We ended up sitting in clusters, the girlfriends all together at one end and the men – who are all Swiss and who are thrown together in these crazy Thanksgiving dinners because their wives are girlfriends – at the other. This led to a language division with the women (who are not all American but are all native English speakers) speaking English and the men speaking Swiss (even though one of them is Swiss-Italian and might have preferred English).

* * *

We moved the kitchen table into the living room, pulled in the table from the balcony. Dusted the snow off it. We set up two tables for the kids. We ate turkey with stuffing – made by Australian Friend and may I say, you’d  think she’d grown up eating Thanksgiving stuffing her whole life – and mashed potatoes and sweet potatoes and scalloped potatoes and green beans and salad and cranberry sauce. We went back for seconds. We drank sparkling wine, and white wine, and red wine and finished off with apple pie and pumpkin pie and chocolate cake and coffee and port and grappa. The kids stayed up way past bedtime, and ate too much dessert, and got over-excited. I snuck some extra apple pie. Outside, the snow fell all evening.

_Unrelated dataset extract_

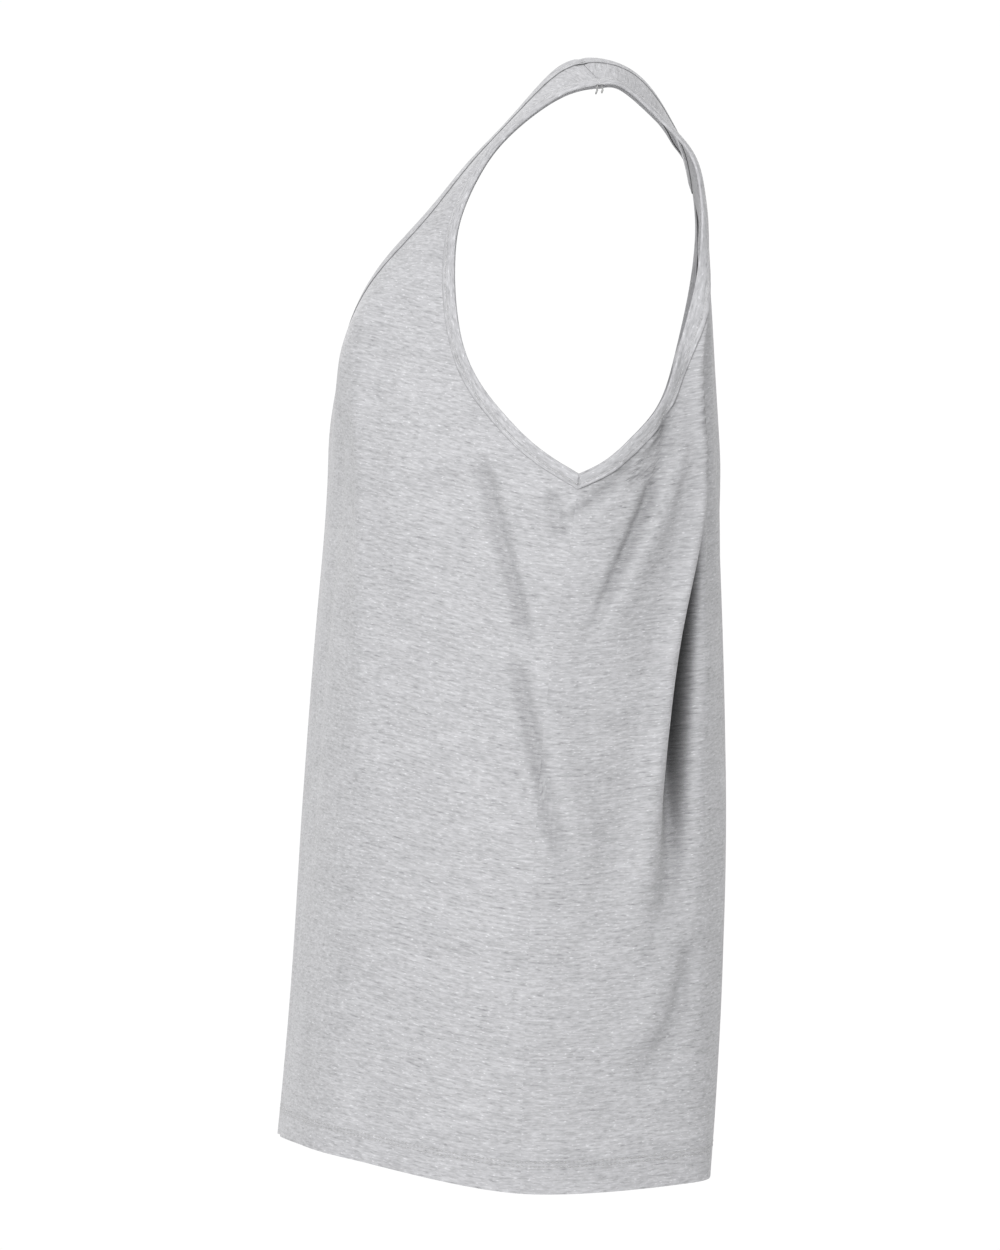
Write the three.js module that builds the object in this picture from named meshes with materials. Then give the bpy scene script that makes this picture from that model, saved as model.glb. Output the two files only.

Thanksgiving, in other words. Even in Switzerland, Thanksgiving. Grateful for the lives we have made here, the friends we have found, the new country we have come to love even as we miss our old ones. Stuffed with food and drink and fellowship. Fifteen people, twenty-two passports, seven languages. One turkey. Pie. Thanksgiving.

* * *

The secret to a good pie crust is this: the water you add to your flour mixture should be iced. And you have to add it gradually. A tablespoon at a time. Add, mix, check. Add again. Mix. Patience. The real secret is patience.